II. LABOR LAW v EMPLOYMENT LAW
- Labor law deals with the relationship concerning the employer and organized labor (syndicats) such as trade/ labor union.
There are 2 divisions in the labor law : collective labor law (it relates to the relationship between employee, employer and union) and individual labor law (concerns employees’ rights at work through a contract for work).
- Employment law refers to the relationship between individual employees and their employers.
- A trade union (organisation syndicale) is an organization of members consisting mainly of workers : its aim is to protect the interest of its members in the workplace.

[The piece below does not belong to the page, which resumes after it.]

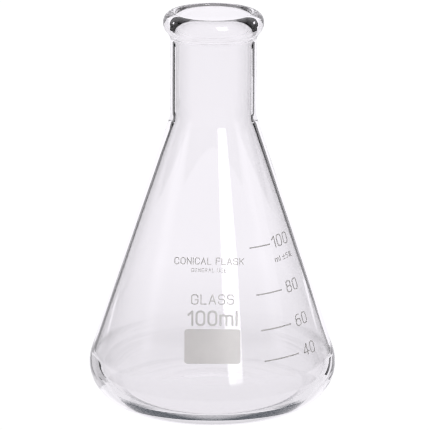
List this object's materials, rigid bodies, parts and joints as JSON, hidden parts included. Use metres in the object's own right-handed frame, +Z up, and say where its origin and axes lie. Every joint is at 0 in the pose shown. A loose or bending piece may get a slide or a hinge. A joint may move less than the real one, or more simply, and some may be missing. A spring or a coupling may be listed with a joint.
{
  "type": "erlenmeyer flask",
  "caption": "Narrow-neck conical laboratory flask of clear glass with a beaded rim, a rounded heel, a pushed-up base, and enamel graduations, lettering and marking spot.",
  "frame": {"origin": "centre of the base, on the plane the flask stands on", "axes": "+Z up the axis of the flask, -Y towards the front that carries the markings"},
  "size_m": [0.0654, 0.0654, 0.105],
  "materials": {
    "glass": "clear, fire polished",
    "enamel": "matt fired enamel"
  },
  "bodies": {
    "root": {"glass_flask": "glass", "marking_spot": "enamel", "capacity_mark": "enamel", "material_mark": "enamel", "title_mark": "enamel", "subtitle_mark": "enamel", "tolerance_mark": "enamel", "graduation_line_100": "enamel", "graduation_number_100": "enamel", "graduation_line_80": "enamel", "graduation_number_80": "enamel", "graduation_line_60": "enamel", "graduation_number_60": "enamel", "graduation_line_40": "enamel", "graduation_number_40": "enamel"}
  },
  "joints": []
}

- A collective gargaining agreement (convention collective) is a labor contract between an employer and one or more labor unions. It governs working conditions for employees.

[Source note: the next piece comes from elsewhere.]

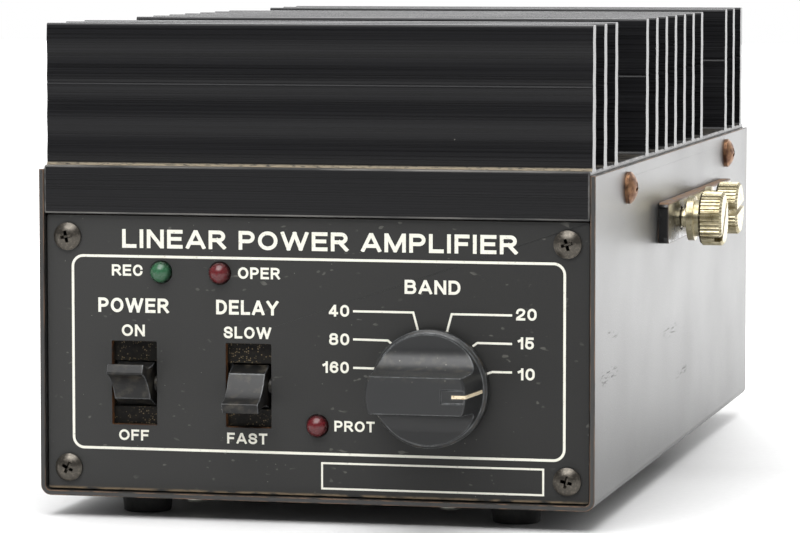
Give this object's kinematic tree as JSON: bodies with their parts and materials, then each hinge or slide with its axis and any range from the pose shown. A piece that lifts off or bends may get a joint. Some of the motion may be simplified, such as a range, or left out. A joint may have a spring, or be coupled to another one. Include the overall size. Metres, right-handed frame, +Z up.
{
  "type": "radio frequency power amplifier",
  "caption": "Desk-top radio power amplifier: folded steel case under a finned heat-sink lid, with paddle switches, lamps, a band knob, coax sockets, side rails and thumb screws.",
  "frame": {"origin": "on the floor under the feet, at the centre of the overall footprint", "axes": "+X to the right seen from the front, +Y to the back, +Z up; the control panel faces -Y"},
  "size_m": [0.1568, 0.2716, 0.114],
  "materials": {
    "satin_case_paint": "satin black enamel with fine orange peel",
    "black_anodised_aluminium": "black anodised extrusion with sawn ends",
    "black_panel_paint": "fine-grained satin black paint",
    "zinc_plated_steel": "bright zinc plate",
    "blackened_steel": "black oxide",
    "copper_plated_steel": "dull copper plate",
    "black_rubber": "matte",
    "switch_plastic": "moulded black nylon",
    "knob_phenolic": "satin moulded phenolic",
    "pointer_paint": "cream filled line",
    "tinned_brass": "tinned",
    "zinc_die_casting": "plain casting",
    "paper_phenolic": "brown laminate",
    "nickel_plated_brass": "bright nickel plate",
    "moulded_nylon": "moulded",
    "glass_epoxy_board": "green solder mask",
    "ceramic_and_gold": "white ceramic on a gold-plated flange",
    "ferrite": "sintered",
    "dipped_mica": "dipped brown",
    "capacitor_sleeve": "shrunk sleeve",
    "green_lens": "tinted diffused lens",
    "red_lens": "tinted diffused lens",
    "nickel_plated_steel": "worn bright nickel"
  },
  "bodies": {
    "root": {"lower_case": "satin_case_paint", "heat_sink": "black_anodised_aluminium", "front_panel": "black_panel_paint", "front_bracket": "black_panel_paint", "rear_panel": "black_panel_paint", "rear_bracket": "zinc_plated_steel", "panel_screws": "blackened_steel", "side_screws": "copper_plated_steel", "chassis_screws": "zinc_plated_steel", "rubber_feet": "black_rubber", "foot_screws": "zinc_plated_steel", "rail_nuts": "zinc_plated_steel", "switch_housings": "switch_plastic", "switch_pins": "zinc_plated_steel", "solder_lugs": "tinned_brass", "switch_screws": "zinc_plated_steel", "led_clips": "switch_plastic", "switch_index": "zinc_die_casting", "switch_nut": "zinc_plated_steel", "switch_wafers": "paper_phenolic", "switch_rods": "zinc_plated_steel", "socket_screws": "zinc_plated_steel", "phono_jacks": "nickel_plated_brass", "power_inlet": "moulded_nylon", "ground_stud": "nickel_plated_brass", "filter_board": "glass_epoxy_board", "relay_board": "glass_epoxy_board", "board_spacers": "zinc_plated_steel", "board_screws": "zinc_plated_steel", "pa_board": "glass_epoxy_board", "pa_transistors": "ceramic_and_gold", "pa_transformers": "ferrite", "filter_coils": "ferrite", "filter_capacitors": "dipped_mica", "antenna_relay": "switch_plastic", "supply_capacitor": "capacitor_sleeve", "green_led": "green_lens", "red_leds": "red_lens", "output_socket": "nickel_plated_brass", "input_socket": "nickel_plated_brass", "left_mount_rail": "black_panel_paint", "right_mount_rail": "black_panel_paint"},
    "band_switch": {"band_knob": "knob_phenolic", "knob_pointer": "pointer_paint", "knob_grub_screw": "zinc_plated_steel", "band_shaft": "zinc_plated_steel", "detent_wheel": "zinc_die_casting", "switch_rotors": "paper_phenolic"},
    "power_paddle": {"power_paddle": "switch_plastic"},
    "delay_paddle": {"delay_paddle": "switch_plastic"},
    "ground_washer": {"ground_washer": "nickel_plated_brass"},
    "ground_wing_nut": {"ground_wing_nut": "nickel_plated_brass"},
    "left_front_thumb_washer": {"left_front_thumb_washer": "nickel_plated_steel"},
    "left_front_thumb_screw": {"left_front_thumb_screw": "nickel_plated_steel"},
    "left_rear_thumb_washer": {"left_rear_thumb_washer": "nickel_plated_steel"},
    "left_rear_thumb_screw": {"left_rear_thumb_screw": "nickel_plated_steel"},
    "right_front_thumb_washer": {"right_front_thumb_washer": "nickel_plated_steel"},
    "right_front_thumb_screw": {"right_front_thumb_screw": "nickel_plated_steel"},
    "right_rear_thumb_washer": {"right_rear_thumb_washer": "nickel_plated_steel"},
    "right_rear_thumb_screw": {"right_rear_thumb_screw": "nickel_plated_steel"}
  },
  "joints": [
    {"name": "band_knob_turn", "type": "hinge", "parent": "root", "child": "band_switch", "pos_m": [0.0273, -0.1182, 0.03195], "axis": [0, 1, 0], "range_deg": [-150, 0]},
    {"name": "power_paddle_tilt", "type": "hinge", "parent": "root", "child": "power_paddle", "pos_m": [-0.04275, -0.1158, 0.0311], "axis": [1, 0, 0], "range_deg": [0, 46]},
    {"name": "delay_paddle_tilt", "type": "hinge", "parent": "root", "child": "delay_paddle", "pos_m": [-0.0156, -0.1158, 0.0311], "axis": [1, 0, 0], "range_deg": [-46, 0]},
    {"name": "left_front_thumb_screw_travel", "type": "slide", "parent": "root", "child": "left_front_thumb_washer", "axis": [-1, 0, 0], "range_m": [-0.00189, 0.00444]},
    {"name": "left_front_thumb_screw_turn", "type": "hinge", "parent": "left_front_thumb_washer", "child": "left_front_thumb_screw", "pos_m": [-0.0695, -0.0132, 0.064], "axis": [-1, 0, 0], "range_deg": [-850, 2000]},
    {"name": "left_rear_thumb_screw_travel", "type": "slide", "parent": "root", "child": "left_rear_thumb_washer", "axis": [-1, 0, 0], "range_m": [0, 0.0064]},
    {"name": "left_rear_thumb_screw_turn", "type": "hinge", "parent": "left_rear_thumb_washer", "child": "left_rear_thumb_screw", "pos_m": [-0.0676, 0.0273, 0.064], "axis": [-1, 0, 0], "range_deg": [0, 2880]},
    {"name": "right_front_thumb_screw_travel", "type": "slide", "parent": "root", "child": "right_front_thumb_washer", "axis": [1, 0, 0], "range_m": [-0.00189, 0.00444]},
    {"name": "right_front_thumb_screw_turn", "type": "hinge", "parent": "right_front_thumb_washer", "child": "right_front_thumb_screw", "pos_m": [0.0695, -0.0132, 0.064], "axis": [1, 0, 0], "range_deg": [-850, 2000]},
    {"name": "right_rear_thumb_screw_travel", "type": "slide", "parent": "root", "child": "right_rear_thumb_washer", "axis": [1, 0, 0], "range_m": [0, 0.0064]},
    {"name": "right_rear_thumb_screw_turn", "type": "hinge", "parent": "right_rear_thumb_washer", "child": "right_rear_thumb_screw", "pos_m": [0.0676, 0.0273, 0.064], "axis": [1, 0, 0], "range_deg": [0, 2880]},
    {"name": "ground_wing_nut_travel", "type": "slide", "parent": "root", "child": "ground_washer", "axis": [0, 1, 0], "range_m": [0, 0.008]},
    {"name": "ground_wing_nut_turn", "type": "hinge", "parent": "ground_washer", "child": "ground_wing_nut", "pos_m": [0.0415, 0.1203, 0.02], "axis": [0, 1, 0], "range_deg": [0, 3600]}
  ],
  "couplings": [
    {"joint": "left_front_thumb_screw_turn", "follows": "left_front_thumb_screw_travel", "rad_per_m": 7854},
    {"joint": "left_rear_thumb_screw_turn", "follows": "left_rear_thumb_screw_travel", "rad_per_m": 7854},
    {"joint": "right_front_thumb_screw_turn", "follows": "right_front_thumb_screw_travel", "rad_per_m": 7854},
    {"joint": "right_rear_thumb_screw_turn", "follows": "right_rear_thumb_screw_travel", "rad_per_m": 7854},
    {"joint": "ground_wing_nut_turn", "follows": "ground_wing_nut_travel", "rad_per_m": 7854}
  ]
}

III. US EMPLOYMENT AND LABOR LAW
- Employment at will (selon la volonté) – In the US, employees are generally employed at will, which means that they can be hired (embauchés) and fired (virés) as each party wishes ;
- The rule of at-will employment does not apply when there is a contract between the parties that establishes a definite period of employment ;
- The US is the major industrial power that maintains a general employment-at-will rule ;
- In the US, some states have recognized exceptions to the at will doctrine : for example, when an employee has received an explicit promise that termination will only occur for good cause ;
- The difference between an at will employee and an independent contractor – It is that employers of employees are obligated to withhold payroll taxes (taxes salariales), whereas independent contractors pay these individually ;
- Independent contractors are more « free » than employees : for example, they maintain control over their schedule ;
- Discrimination – In the US, it is illegal under federal law to discriminate against a person on the grounds of race, colour, sex, religion, disability (handicap), age, marital status etc.

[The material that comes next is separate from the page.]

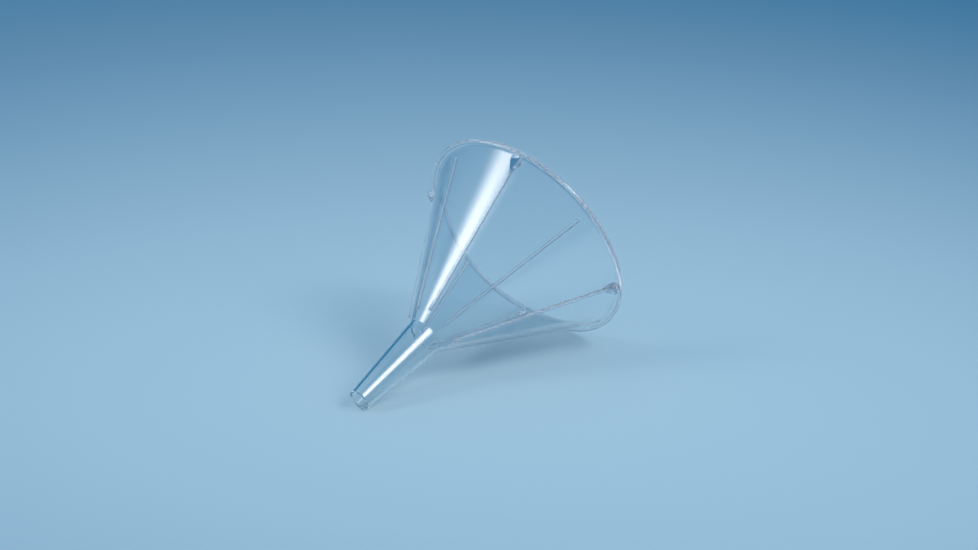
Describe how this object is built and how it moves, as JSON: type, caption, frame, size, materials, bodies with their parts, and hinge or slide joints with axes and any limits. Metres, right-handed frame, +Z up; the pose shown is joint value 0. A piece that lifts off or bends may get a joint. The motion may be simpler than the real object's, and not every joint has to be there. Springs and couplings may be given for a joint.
{
  "type": "filling funnel",
  "caption": "Clear moulded plastic laboratory funnel with a 60 degree cone, tapered stem, beaded rim, thin ribs and small lugs under the rim, lying on its side.",
  "frame": {"origin": "on the table surface, under the centre of the bounding box of the funnel as it lies", "axes": "+Z up from the table; +X level, from the stem tip towards the mouth; the funnel's own axis lies in the XZ plane and rises at 22.4 degrees from the stem tip to the mouth; +Y completes the frame, and lug_1 touches the table on the +Y side"},
  "size_m": [0.1229, 0.1, 0.0926],
  "materials": {
    "clear_plastic": "water-clear injection-moulded styrene plastic, polished, with a faint cool tint"
  },
  "bodies": {
    "root": {"cone_wall": "clear_plastic", "rim_flange": "clear_plastic", "rim_bead": "clear_plastic", "stem_tube": "clear_plastic", "outer_rib_1": "clear_plastic", "outer_rib_2": "clear_plastic", "outer_rib_3": "clear_plastic", "outer_rib_4": "clear_plastic", "inner_rib_1": "clear_plastic", "inner_rib_2": "clear_plastic", "inner_rib_3": "clear_plastic", "inner_rib_4": "clear_plastic", "lug_1": "clear_plastic", "lug_2": "clear_plastic", "lug_3": "clear_plastic", "lug_4": "clear_plastic"}
  },
  "joints": []
}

- Remedies available under US law include equitable relief such as reinstatement (réintégration) or back pay (salaire rétroactif).
- Bona fide occupational qualification (exigences professionnelles justifiées) is a quality that employers are allowed to consider when making decisions on the hiring and retention of employees.
- Employee rights – Employees have the right to leave, for instance, for birth, adoption and health problems.
- Employees who denounce illegal activity – known as whistleblowers (dénonciateurs) – are protected both by state and federal laws.
- Termination of employment – Employment may be terminated either voluntarily (the employee chooses to leave his orher job) or involuntarily (it is the employee’s removal by the employer) ;
- Layoff as an economic termination (licenciement économique) is an involuntary termination due to economic reasons.
- Restrictive covenants in employment agreements (clauses restrictives dans les contrats de travail) – Employees may be required to sign a restrictive covenant as part of their employment contact, which may bind the employee to confidentiality, non-competition etc.
- Employee benefits – Some work contracts include benefits for the employee (holiday, health insurance etc.) but there is no obligation to do so.
- Under the Occupational Safety and Health Act 1970, employers are under a duty to provide a safe workplace for their employees.
- Various federal laws set minimum standards for salary and work-related conditions (la gestion des conditions de travail).
IV. UK EMPLOYMENT AND LABOR LAW
- Contract of employment – All employees are entitled to a basic statement of their terms and conditions of employment which must be provided within 2 months of commencing employment (salary, holidays, sick leave, hours of work, maternity leave, place of work etc), although they do not necessarily have to sign a written contract – that is, the employment contract could be an oral agreement.
- Implied terms in employment contracts – Some terms in employment contracts are implied and do not need to be written into the contract.
For example : the employee has a duty to be honest and loyal.
- Bullying (harcèlement) – It is a repeated behaviour which can intimidate, offend, degrade or humiliate an employee. In this case, the employee can terminate his or her contract of employment without notice (préavis). It can lead to a finding (un verdict) by an Employment Tribunal. The employee may receive damages.
- Pay statement (bulletin de paie) – An employee has the right to receive an individual, detailed written pay statement from his or her employer.
- Dismissals (les renvois de salariés) – Dismissal occurs when an employer terminates an employee’s contract or when a fixed term contract ends and is not renewed. In both cases, the dismissal may be considered either fair or unfair.
- UK employment Tribunal process – An employee who believes that he or she is entitled to make a complaint to an employment tribunal should first seek to resolve the dispute through a conciliatory service ACAS (Advisory, Conciliation and Arbitration Service), and then, if this fails, in front of an Employment Tribunal (ET).
- The ET is composed of a chairman who is a lawyer and two other members, one representing employers, the other representing employees.
- Both parties have a right to ask for a review of the decision and a right to appeal to the Employment Appeal Tribunal (EAT).
V. EUROPEAN LABOR LAW
- While each European country has its own specific labor laws, the European Union (EU) establishes requirements that all EU countries must respect ;
- For instance, European law sets the framework (le cadre, la trame) that all EU countries must respect concerning the maximum number of hours in a working day, minimum standards of worker protection, and the guarantee of worker mobility.